Kuzminskas i Chappell blisko Trefla

Wszystko wskazuje na to, że litewski środkowy Saulius Kuzminskas oraz amerykański obrońca Jeremy Chappell ponownie będą cieszyć swoją grą fanów koszykówki w Polsce. Obaj koszykarze, którzy grali w Polsce dwa lata temu, są blisko podpisania umów z czwartą ekipą poprzedniego sezonu, Treflem Sopot. Dla Kuzminskasa byłby to powrót do Trójmiasta, zaś Chappell wcześniej występował w Zniczu Jarosław.

Kilka jasnych punktów miała polska ekstraklasa w sezonie 2009/2010 jeśli chodzi o grę pojedynczych zawodników, m.in. Litwina Sauliusa Kuzminskasa oraz Amerykanina Jeremy’ego Chappella. Ten pierwszy był podstawową opcją ofensywy sopockiego Trefla, z którym ostatecznie zajął czwarte miejsce, a drugi - filarem i liderem Znicza Jarosław. Mierzący 210 cm wzrostu środkowy notował przeciętnie 13,9 punktu i 7,8 zbiórki, podczas gdy wszędobylski obrońca 18,4 punkty, 8,3 zbiórki i 3,5 asysty.

Teraz wszystko wskazuje na to, że obaj będą reprezentować barwy tej samej ekipy - Trefla Sopot. Klub z Trójmiasta prowadzi zaawansowane rozmowy z agentami koszykarzy i choć jeszcze nic nie jest przesądzone, zarówno włodarze czwartego zespołu poprzedniego sezonu, jak i sami zawodnicy liczą na zawarcie porozumienia. - Jeszcze jest wiele spraw do ustalenia i na ten moment nic nie mogę powiedzieć, aczkolwiek... wszystko może się zdarzyć i być może znowu zagram w Polsce - mówi tajemniczo Kuzminskas.

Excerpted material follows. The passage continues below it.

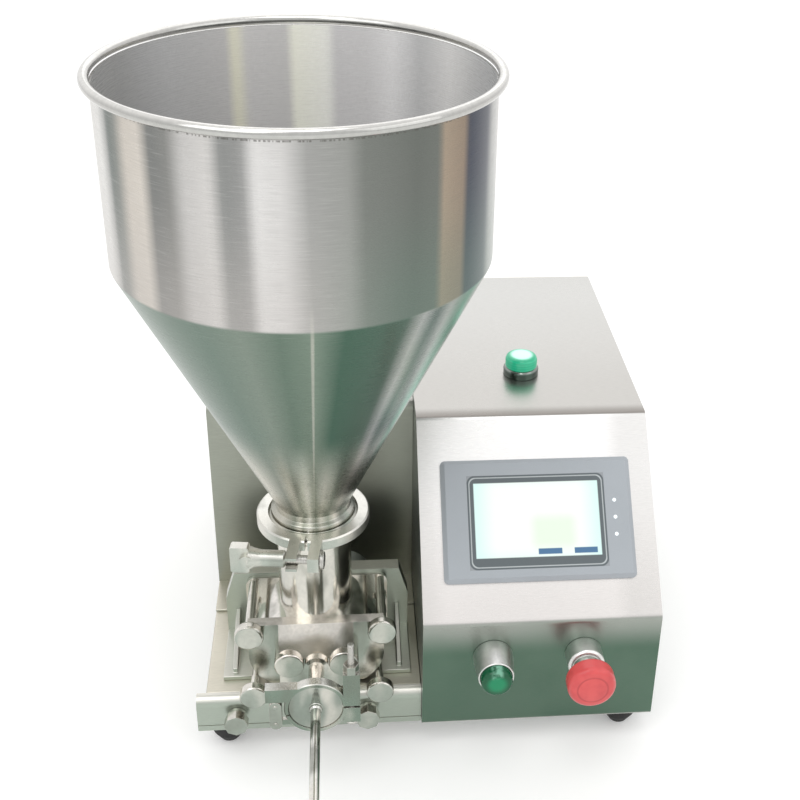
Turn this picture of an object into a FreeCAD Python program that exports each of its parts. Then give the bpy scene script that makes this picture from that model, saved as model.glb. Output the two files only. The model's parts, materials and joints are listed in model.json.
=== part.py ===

Litwin poprzednie rozgrywki spędził na Łotwie, w zespole BK Ventspils, zdobywając średnio 17 punktów i 4,5 zbiórki w każdym meczu tamtejszej ekstraklasy, a jego ekipa wywalczyła wicemistrzostwo kraju. Środkowy radził sobie także bardzo dobrze w Lidze Bałtyckiej (odpowiednio 10,7 i 6,8) oraz Pucharze EuroChallenge (9,4 i 7,4).

Chappell z kolei, razem z innym graczem znanym z PLK Dante Swansonem, reprezentował barwy ukraińskiej Hoverli Iwano-Frankowsk. Choć nie imponował już tak wielką wszechstronnością jak w Polsce, nadal spisywał się wyjątkowo solidnie - 12,9 punktu, 6,6 zbiórki i 2,4 asysty. Jego drużyna odpadła jednak z rywalizacji o mistrzostwo w półfinale play-off.